There was also the LOFT (Loss Of Fluid Test) reactor and Semiscale, which was not really a reactor. Both experiment series were used to find what would happen if a water-cooled reactor breaks a major steam pipe. The LOFT reactor was a half-scale, fully operational pressurized water reactor, while Semiscale was a slightly safer experiment using an electrical heat source instead of fission to make the steam in a simulated power plant. These programs and the accidental experiments dating back to EBR-I were all valuable in finding how to build a safe power reactor and how not to build one. This knowledge was put to use in designing the Generation II nuclear reactors that now produce 20 percent of the electrical power in the United States.

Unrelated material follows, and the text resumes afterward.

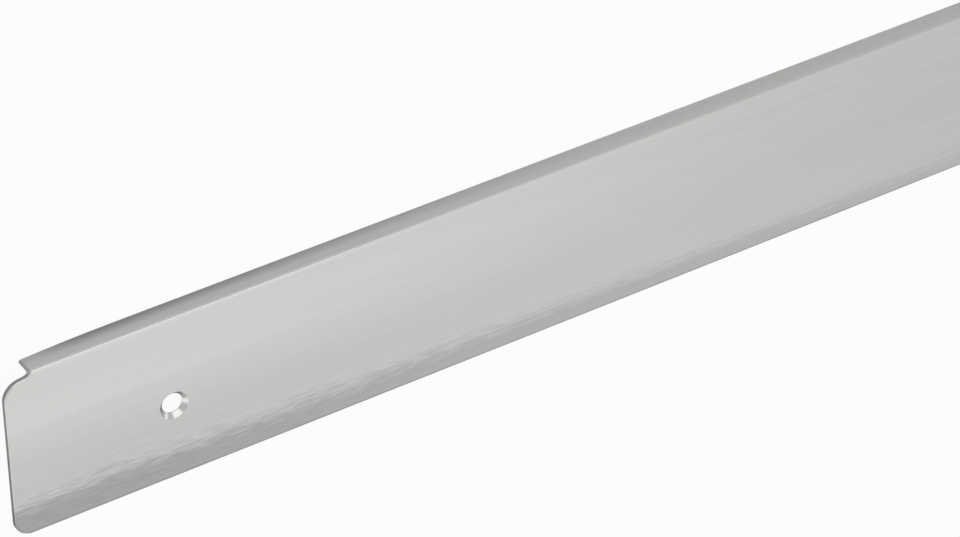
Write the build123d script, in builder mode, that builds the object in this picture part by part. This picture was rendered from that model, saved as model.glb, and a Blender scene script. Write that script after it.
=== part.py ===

There would be commercial reactor accidents in America, but never a steam explosion, and the three men who stood on top of the SL-1 were the last people ever to die in a power reactor accident in this country.
Today, there are no ongoing reactor safety experiments, anywhere in the world.

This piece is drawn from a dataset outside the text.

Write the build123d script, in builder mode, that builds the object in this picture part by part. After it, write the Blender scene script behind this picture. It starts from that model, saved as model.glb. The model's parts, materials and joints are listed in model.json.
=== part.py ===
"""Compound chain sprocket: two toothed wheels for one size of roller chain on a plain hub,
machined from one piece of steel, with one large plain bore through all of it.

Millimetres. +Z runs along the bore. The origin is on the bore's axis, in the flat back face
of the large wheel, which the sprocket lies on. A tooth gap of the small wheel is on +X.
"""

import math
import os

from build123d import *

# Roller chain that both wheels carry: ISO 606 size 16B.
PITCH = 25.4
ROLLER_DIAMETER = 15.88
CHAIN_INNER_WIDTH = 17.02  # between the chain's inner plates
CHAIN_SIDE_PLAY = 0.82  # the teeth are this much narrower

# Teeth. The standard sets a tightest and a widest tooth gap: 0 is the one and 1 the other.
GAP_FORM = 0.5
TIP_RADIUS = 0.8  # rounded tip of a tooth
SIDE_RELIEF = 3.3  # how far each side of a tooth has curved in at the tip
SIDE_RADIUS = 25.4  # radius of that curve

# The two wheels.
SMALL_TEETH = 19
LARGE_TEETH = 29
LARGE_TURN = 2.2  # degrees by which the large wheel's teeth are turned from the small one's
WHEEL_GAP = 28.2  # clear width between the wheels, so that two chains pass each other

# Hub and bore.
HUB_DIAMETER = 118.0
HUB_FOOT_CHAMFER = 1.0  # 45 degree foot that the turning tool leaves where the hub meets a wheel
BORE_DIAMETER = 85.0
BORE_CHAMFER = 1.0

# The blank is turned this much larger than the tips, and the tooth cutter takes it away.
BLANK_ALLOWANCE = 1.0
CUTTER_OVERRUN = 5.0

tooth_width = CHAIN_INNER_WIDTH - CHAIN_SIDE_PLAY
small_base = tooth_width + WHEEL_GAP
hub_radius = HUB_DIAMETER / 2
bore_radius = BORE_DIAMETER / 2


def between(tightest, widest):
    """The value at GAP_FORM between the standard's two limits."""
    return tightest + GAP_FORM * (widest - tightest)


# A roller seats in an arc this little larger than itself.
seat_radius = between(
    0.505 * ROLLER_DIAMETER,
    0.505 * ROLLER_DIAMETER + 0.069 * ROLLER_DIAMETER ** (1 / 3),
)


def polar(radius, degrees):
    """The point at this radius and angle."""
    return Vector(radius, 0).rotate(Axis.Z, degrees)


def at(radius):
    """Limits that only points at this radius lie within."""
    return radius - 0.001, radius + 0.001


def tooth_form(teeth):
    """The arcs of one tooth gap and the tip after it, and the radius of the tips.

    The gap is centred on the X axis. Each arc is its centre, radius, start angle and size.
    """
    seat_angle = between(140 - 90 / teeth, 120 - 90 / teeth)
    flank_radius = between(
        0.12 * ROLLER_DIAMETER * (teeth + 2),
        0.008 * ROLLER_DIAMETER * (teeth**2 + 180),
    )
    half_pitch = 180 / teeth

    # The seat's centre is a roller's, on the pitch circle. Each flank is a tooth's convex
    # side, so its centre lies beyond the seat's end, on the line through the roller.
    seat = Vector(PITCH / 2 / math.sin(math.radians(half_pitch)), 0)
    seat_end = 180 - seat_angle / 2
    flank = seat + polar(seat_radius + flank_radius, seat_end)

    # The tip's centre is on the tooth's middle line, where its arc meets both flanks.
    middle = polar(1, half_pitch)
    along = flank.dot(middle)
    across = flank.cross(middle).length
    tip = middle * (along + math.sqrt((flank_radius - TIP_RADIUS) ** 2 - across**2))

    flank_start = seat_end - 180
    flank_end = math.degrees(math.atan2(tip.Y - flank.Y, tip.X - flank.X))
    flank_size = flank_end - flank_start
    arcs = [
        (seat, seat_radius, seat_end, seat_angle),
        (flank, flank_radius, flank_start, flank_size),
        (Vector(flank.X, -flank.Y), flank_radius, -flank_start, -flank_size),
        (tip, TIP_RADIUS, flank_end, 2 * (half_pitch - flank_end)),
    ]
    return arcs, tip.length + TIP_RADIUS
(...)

Torturing nuclear reactors to make them give up the secrets to safe power production was not the only activity at the NRTS. Among the first building sites at the new reservation in 1948 was the Idaho Chemical Processing Plant, known to all as the “Chem Plant.” If the techniques for building civilian power plants were to be sorted out in the Idaho desert, then it made perfect sense to also work on fuel reprocessing and waste handling. A model plant was built to recycle the fuel used in reactor experiments and to develop practical methods for extracting the various components made in the fission process.

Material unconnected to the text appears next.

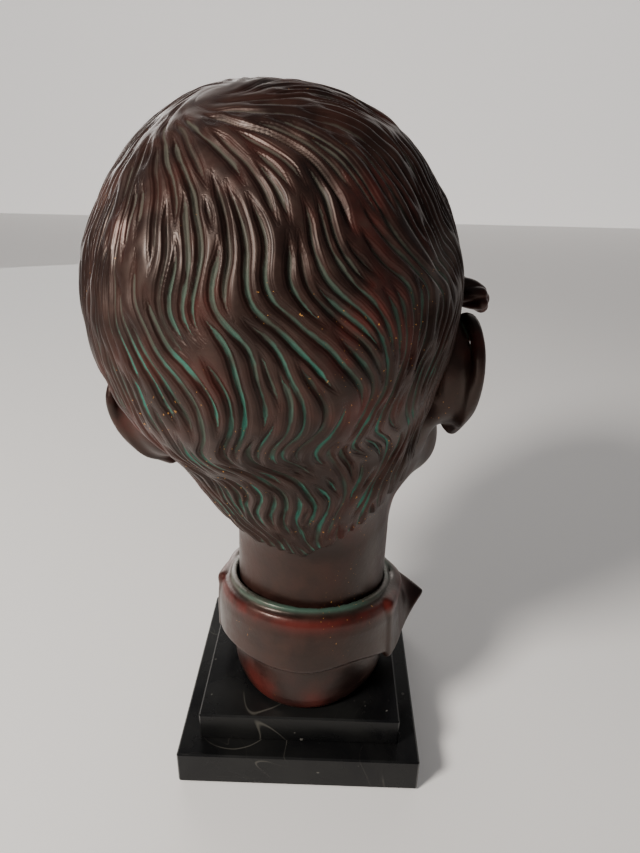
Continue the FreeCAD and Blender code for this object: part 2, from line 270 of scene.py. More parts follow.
def head_mass(x, y, z):
    """Skull, forehead, face and neck without their features."""
    mass = soft_min(SKULL[0](x, y, z), FOREHEAD[0](x, y, z), 14.0)
    mass = soft_min(mass, FACE_MASS[0](x, y, z), 18.0)
    mass = soft_min(mass, LOW_BACK[0](x, y, z), 16.0)
    return soft_min(mass, neck_distance(x, y, z), 14.0)


# ---------------------------------------------------------------- the face

def both_sides(points):
    """The same points for the right and for the left of the head."""
    for side in (-1.0, 1.0):
        yield [(side * x, y, z) for x, y, z in points]


def add_jaw_and_cheeks(clay):
    for hinge, corner, front in both_sides([(54, 2, -44), (43, -6, -76), (12, -66, -99)]):
        clay.add(rod(hinge, corner, 10, 12), 18)
        clay.add(rod(corner, front, 12, 13), 18)
    for bone, cheek, temple in both_sides([(43, -45, -30), (34, -58, -54), (80, -46, 12)]):
        clay.add(ellipsoid(bone, (18, 23, 17)), 18)
        clay.add(ellipsoid(cheek, (20, 20, 23)), 16)
        clay.cut(ellipsoid(temple, (12, 24, 26)), 16)
    clay.add(ellipsoid((0, -68, -101), (18, 17, 13)), 12)


def add_brow_and_sockets(clay):
    for socket, inner in both_sides([(31, -90, -11), (17, -86, -9)]):
        clay.cut(ellipsoid(socket, (18, 14, 12)), 9)
        clay.cut(ellipsoid(inner, (6, 9, 8)), 6)
    for brow in both_sides([(8, -82, 2), (22, -83, 7), (38, -77, 9), (51, -64, 3)]):
        clay.add(worm(brow, (4.5, 5.5, 5.5, 4)), 9)


EYE_CENTRE = (31.0, -68.0, -13.0)
EYE_RADIUS = 12.3
LID_THICK = 1.9
IRIS_X = 30
IRIS_RADIUS = 5.4


def lid_height(u, upper):
    """Height of a lid's edge above the eye's middle, u mm outward along the eye."""
    t = np.clip(u / 15.0, -1.0, 1.0)
    if upper:
        return 5.6 * (1.0 - t ** 2) * (1.0 - 0.22 * t) + 0.8 * t
    return -4.2 * (1.0 - t ** 2) * (1.0 + 0.18 * t) + 0.8 * t


def add_eye(clay, side):
    """Eyeball, two lids with a cut edge, and the fold above the upper lid."""
    centre = (side * EYE_CENTRE[0], EYE_CENTRE[1], EYE_CENTRE[2])
    ball = ellipsoid(centre, (EYE_RADIUS,) * 3)

    def lids(x, y, z):
        from_centre = np.sqrt((x - centre[0]) ** 2 + (y - centre[1]) ** 2 + (z - centre[2]) ** 2)
        shell = from_centre - EYE_RADIUS - LID_THICK
        outward = side * (x - centre[0])
        height = z - centre[2]
        opening = np.maximum(height - lid_height(outward, True), lid_height(outward, False) - height)
        opening = np.maximum(opening, y - centre[1] + 2.0)
        return soft_max(shell, -opening, 0.8)
    low = [c - EYE_RADIUS - 3 for c in centre]
    high = [c + EYE_RADIUS + 3 for c in centre]
    clay.add((lids, low, high), 2.2)
    clay.add(ball, 0.3)
    fold = ((18, -79, -8.5), (26, -83, -3.4), (35, -82, -3.2), (46, -70, -10))
    clay.cut(worm([(side * x, y, z) for x, y, z in fold], (0.5, 0.9, 0.9, 0.5)), 2.4)
    turns = np.arange(0, 2 * math.pi + 0.1, math.pi / 6)
    iris = [(side * IRIS_X + IRIS_RADIUS * math.cos(a), centre[1] - 11.4,
             centre[2] + 0.6 + IRIS_RADIUS * math.sin(a)) for a in turns]
    clay.cut(worm(iris, [0.55] * len(iris), 2), 0.5)
    pupil = (side * IRIS_X, centre[1] - 13.2, centre[2] + 0.8)
    clay.cut(ellipsoid(pupil, (2.4, 2.8, 2.4)), 0.6)


def add_nose(clay):
    clay.add(worm([(0, -80, 2), (0, -83, -9), (0, -90, -24), (0, -97, -38)], (7, 5.5, 6, 6.5)), 8)
    clay.add(ellipsoid((0, -98, -44), (8.5, 9, 8)), 5)
    for wing, nostril, flank in both_sides([(11, -88, -47.5), (5.8, -93, -54), (8, -86, -32)]):
        clay.add(ellipsoid(wing, (6.6, 9.5, 7)), 4)
        clay.add(ellipsoid(flank, (6, 7, 14)), 8)
        clay.cut(ellipsoid(nostril, (3.0, 5.2, 3.4)), 1.6)
    clay.add(rod((0, -98, -50), (0, -86, -56), 3.2, 3.6), 2.5)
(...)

Commercial reactor fuel is uranium oxide, with two out of every three atoms in the solid material being oxygen. The uranium content in fuel is usually enriched to 3.5% fissile uranium-235. The rest is uranium-238. After about 4.4% of the uranium-235 has fissioned, the fuel can no longer support the self-sustained chain reaction, and it must be replaced. Approximately 20.5% of the waste product embedded in the spent fuel is plutonium resulting from neutron activation of the U-238. The rest of the waste, 79.5%, is fission products, 82.9% of which are stable. That leaves 1.1% of the spent U-235 as radioactive waste which must be either disposed of or put to use as industrial and medical isotopes. The idea of fuel reprocessing is to remove the remaining U-235 and Pu-239 from the spent fuel and return it to the energy production process. As you can see from the breakdown of the used fuel components, the waste to be buried is a tiny part of the original fuel. In 1948 when uranium was thought to be scarce, it made no sense to bury an entire used fuel-load without breaking it down and sorting the portions.
The Foster Wheeler Company of New York, experts at making oil refineries, designed the plant, the Bechtel Corporation out of San Francisco built it, and American Cyanamid ran it. The Army had wanted to operate it under military control, but the AEC wisely argued that if it was to model a commercial process, then civilians should learn how to do it. Construction took 31 months on 83 acres of flat-as-pool-table desert north of Big Southern Butte. The first shipment of fuel arrived to be processed in November 1951.